**Work to be completed**
Copy exactly the lines from the one containing "Model this object" to the one containing "overrun = 5.0", both lines included, and nothing else.

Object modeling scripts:
######
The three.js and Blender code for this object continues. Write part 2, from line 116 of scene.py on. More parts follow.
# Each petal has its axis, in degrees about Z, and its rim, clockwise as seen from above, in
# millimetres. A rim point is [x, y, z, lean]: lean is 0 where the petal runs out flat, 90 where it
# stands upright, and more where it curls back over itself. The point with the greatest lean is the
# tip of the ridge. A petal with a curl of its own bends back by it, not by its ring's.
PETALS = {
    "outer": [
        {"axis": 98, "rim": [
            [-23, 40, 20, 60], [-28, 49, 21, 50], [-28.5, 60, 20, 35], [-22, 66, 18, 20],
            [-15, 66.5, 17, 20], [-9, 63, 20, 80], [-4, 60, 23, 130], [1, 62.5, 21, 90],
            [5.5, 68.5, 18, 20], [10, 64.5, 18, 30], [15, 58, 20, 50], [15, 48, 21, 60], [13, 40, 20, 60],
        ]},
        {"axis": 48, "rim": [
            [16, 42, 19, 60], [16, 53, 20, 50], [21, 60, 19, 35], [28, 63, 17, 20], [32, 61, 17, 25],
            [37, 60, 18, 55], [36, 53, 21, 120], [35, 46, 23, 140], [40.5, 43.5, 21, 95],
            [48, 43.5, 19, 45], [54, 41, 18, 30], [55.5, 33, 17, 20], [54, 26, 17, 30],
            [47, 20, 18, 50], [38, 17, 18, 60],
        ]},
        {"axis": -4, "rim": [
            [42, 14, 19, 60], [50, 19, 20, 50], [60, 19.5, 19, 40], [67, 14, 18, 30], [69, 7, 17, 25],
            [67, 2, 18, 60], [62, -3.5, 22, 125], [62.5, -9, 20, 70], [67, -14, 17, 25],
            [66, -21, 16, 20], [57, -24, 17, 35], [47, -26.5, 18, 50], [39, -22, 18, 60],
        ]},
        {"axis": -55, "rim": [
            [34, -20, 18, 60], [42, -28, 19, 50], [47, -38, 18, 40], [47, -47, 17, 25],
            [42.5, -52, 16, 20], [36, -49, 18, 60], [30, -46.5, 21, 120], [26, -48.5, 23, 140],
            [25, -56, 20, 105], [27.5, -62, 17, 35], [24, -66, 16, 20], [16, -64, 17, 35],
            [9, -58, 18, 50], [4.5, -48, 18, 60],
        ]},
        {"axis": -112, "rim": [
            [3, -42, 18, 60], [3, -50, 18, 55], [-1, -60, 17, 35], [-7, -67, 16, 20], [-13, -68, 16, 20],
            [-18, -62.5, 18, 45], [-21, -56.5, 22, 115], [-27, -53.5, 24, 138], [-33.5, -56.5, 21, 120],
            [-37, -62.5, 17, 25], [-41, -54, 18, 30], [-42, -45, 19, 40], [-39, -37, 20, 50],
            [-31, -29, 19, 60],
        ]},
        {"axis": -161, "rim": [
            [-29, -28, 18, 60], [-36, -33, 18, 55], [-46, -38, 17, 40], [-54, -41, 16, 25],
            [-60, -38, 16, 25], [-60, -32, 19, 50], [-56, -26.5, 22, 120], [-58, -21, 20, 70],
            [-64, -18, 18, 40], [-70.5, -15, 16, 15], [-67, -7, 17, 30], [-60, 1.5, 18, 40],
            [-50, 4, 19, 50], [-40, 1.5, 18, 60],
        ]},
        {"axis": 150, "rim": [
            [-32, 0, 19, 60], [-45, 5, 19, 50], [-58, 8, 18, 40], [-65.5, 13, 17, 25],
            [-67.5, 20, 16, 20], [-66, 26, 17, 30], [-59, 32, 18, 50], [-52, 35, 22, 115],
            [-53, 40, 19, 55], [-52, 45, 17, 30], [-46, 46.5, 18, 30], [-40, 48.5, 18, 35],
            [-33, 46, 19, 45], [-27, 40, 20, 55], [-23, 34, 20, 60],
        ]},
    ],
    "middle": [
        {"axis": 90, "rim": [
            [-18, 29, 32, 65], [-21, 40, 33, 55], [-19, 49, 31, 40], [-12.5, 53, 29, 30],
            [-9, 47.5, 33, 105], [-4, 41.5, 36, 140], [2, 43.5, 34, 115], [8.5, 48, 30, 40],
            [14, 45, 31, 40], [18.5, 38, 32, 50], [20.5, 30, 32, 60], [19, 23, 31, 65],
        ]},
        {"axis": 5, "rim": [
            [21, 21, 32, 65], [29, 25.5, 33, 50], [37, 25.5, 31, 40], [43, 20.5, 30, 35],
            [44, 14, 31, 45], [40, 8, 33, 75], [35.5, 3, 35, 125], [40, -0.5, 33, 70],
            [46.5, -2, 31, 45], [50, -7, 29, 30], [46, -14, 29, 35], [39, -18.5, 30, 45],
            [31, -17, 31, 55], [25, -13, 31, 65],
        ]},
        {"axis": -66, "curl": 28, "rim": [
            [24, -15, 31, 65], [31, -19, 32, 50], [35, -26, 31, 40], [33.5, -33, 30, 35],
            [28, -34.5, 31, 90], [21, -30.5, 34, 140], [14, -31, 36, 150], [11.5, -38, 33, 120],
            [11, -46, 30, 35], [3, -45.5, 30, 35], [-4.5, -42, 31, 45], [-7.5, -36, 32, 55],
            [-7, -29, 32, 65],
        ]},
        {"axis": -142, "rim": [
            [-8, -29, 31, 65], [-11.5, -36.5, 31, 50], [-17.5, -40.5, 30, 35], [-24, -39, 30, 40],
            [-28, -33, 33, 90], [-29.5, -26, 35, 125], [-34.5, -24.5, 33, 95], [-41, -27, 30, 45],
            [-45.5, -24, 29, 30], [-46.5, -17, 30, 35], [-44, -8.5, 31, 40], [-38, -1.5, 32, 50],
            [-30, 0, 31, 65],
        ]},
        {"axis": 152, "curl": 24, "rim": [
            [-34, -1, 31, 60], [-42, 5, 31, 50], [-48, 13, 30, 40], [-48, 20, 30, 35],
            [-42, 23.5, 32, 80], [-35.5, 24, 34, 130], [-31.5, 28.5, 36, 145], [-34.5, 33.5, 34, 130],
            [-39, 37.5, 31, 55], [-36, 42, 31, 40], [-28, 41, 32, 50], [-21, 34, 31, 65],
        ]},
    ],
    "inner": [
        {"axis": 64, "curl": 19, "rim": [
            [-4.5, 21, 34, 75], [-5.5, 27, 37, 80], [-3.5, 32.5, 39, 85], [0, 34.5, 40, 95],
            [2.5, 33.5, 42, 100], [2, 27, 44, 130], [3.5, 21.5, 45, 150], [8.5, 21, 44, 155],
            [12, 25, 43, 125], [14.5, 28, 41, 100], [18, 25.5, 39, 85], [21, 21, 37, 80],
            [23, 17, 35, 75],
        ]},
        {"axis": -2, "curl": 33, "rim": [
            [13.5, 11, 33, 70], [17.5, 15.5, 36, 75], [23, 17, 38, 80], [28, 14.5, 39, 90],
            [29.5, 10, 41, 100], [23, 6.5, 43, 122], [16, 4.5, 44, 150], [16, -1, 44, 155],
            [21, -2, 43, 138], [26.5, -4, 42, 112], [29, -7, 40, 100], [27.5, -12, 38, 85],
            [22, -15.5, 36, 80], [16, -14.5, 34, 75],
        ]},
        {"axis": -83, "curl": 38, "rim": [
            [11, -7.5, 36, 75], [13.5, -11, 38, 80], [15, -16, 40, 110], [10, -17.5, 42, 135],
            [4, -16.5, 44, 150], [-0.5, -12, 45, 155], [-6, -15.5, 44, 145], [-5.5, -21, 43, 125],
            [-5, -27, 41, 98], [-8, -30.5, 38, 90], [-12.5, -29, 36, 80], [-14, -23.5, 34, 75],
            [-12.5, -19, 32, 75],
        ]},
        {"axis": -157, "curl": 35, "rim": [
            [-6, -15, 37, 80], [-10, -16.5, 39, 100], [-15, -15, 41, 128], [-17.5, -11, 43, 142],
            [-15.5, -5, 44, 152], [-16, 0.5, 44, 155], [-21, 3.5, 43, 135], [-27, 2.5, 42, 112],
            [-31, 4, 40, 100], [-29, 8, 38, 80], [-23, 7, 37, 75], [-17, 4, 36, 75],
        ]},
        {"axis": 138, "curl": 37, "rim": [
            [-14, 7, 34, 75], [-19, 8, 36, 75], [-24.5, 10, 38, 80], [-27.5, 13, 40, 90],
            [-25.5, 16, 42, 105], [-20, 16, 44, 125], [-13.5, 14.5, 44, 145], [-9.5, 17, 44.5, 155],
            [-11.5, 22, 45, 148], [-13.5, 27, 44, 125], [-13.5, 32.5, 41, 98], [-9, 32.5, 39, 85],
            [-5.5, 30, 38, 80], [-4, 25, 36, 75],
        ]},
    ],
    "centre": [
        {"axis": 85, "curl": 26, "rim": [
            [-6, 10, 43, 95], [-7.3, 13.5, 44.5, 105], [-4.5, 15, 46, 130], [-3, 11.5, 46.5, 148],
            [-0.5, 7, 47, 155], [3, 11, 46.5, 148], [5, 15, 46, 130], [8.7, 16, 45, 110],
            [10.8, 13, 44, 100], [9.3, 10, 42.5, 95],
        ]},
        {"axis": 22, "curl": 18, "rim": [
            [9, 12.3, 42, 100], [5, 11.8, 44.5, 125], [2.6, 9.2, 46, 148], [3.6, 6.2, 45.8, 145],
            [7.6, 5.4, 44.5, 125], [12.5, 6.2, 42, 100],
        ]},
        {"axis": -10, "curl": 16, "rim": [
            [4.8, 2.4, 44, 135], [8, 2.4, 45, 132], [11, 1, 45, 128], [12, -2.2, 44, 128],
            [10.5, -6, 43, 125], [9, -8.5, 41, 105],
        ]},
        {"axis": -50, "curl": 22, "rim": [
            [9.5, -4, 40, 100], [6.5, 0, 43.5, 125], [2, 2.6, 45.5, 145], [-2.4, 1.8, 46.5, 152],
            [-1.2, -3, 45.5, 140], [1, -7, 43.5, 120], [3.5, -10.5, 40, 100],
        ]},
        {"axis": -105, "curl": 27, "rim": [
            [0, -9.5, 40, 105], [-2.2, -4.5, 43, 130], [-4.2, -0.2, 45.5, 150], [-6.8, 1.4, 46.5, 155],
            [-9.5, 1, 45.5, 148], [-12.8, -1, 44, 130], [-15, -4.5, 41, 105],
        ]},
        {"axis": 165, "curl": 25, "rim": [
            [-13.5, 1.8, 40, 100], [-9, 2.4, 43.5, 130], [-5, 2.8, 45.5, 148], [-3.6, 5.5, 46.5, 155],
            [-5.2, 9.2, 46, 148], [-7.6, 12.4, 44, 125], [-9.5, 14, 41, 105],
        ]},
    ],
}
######
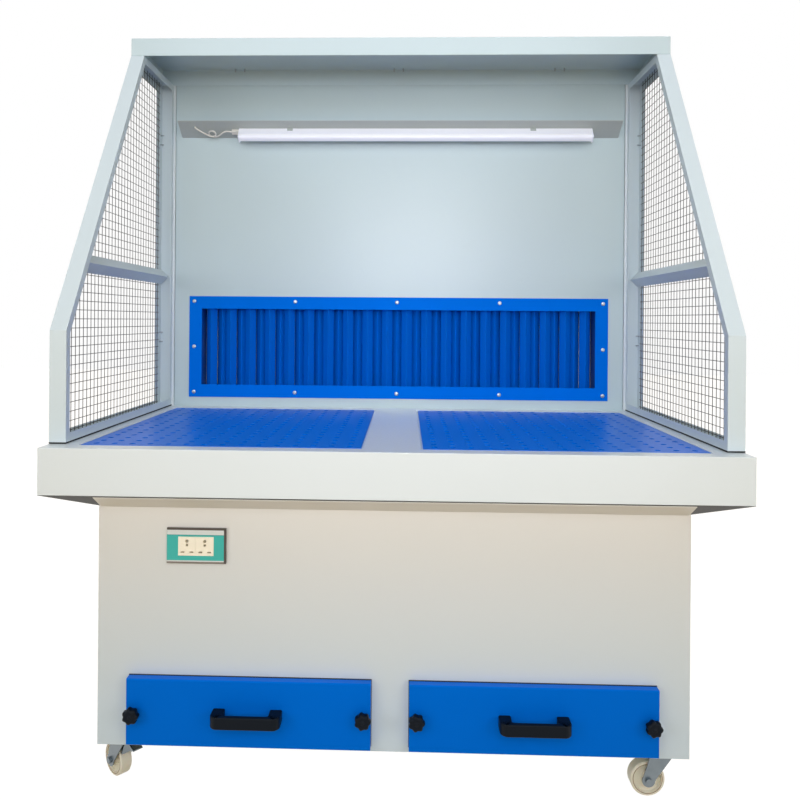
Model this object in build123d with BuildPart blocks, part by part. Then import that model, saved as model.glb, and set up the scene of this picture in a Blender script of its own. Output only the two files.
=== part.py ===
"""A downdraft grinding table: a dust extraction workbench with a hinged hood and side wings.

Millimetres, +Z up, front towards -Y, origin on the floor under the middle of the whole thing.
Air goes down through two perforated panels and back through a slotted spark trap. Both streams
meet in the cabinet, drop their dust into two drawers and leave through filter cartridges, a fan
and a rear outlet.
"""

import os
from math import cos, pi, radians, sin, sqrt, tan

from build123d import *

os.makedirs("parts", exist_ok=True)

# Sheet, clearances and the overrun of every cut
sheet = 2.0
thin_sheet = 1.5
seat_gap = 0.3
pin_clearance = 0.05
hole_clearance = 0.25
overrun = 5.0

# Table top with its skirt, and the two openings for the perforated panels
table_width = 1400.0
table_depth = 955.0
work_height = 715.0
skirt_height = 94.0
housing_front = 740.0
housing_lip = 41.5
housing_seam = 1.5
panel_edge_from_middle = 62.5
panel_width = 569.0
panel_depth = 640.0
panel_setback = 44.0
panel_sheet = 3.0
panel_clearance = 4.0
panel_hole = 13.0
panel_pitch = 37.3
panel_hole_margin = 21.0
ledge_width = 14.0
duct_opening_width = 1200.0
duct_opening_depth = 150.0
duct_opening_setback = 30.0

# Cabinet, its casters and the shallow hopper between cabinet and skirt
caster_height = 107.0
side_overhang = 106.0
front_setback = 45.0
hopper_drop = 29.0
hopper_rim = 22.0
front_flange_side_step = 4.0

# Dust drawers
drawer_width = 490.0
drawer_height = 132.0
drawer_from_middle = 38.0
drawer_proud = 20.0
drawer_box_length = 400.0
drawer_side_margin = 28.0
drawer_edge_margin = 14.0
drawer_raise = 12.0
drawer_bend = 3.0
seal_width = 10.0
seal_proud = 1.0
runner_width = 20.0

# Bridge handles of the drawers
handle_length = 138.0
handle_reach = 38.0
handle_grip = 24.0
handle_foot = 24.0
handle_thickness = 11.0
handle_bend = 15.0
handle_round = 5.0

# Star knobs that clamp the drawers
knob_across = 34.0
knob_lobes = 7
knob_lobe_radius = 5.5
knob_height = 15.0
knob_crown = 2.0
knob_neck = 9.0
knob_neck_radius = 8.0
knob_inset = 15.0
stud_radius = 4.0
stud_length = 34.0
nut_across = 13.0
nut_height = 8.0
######
**Solution to the problem**
Model this object in build123d with BuildPart blocks, part by part. Then import that model, saved as model.glb, and set up the scene of this picture in a Blender script of its own. Output only the two files.
=== part.py ===
"""A downdraft grinding table: a dust extraction workbench with a hinged hood and side wings.

Millimetres, +Z up, front towards -Y, origin on the floor under the middle of the whole thing.
Air goes down through two perforated panels and back through a slotted spark trap. Both streams
meet in the cabinet, drop their dust into two drawers and leave through filter cartridges, a fan
and a rear outlet.
"""

import os
from math import cos, pi, radians, sin, sqrt, tan

from build123d import *

os.makedirs("parts", exist_ok=True)

# Sheet, clearances and the overrun of every cut
sheet = 2.0
thin_sheet = 1.5
seat_gap = 0.3
pin_clearance = 0.05
hole_clearance = 0.25
overrun = 5.0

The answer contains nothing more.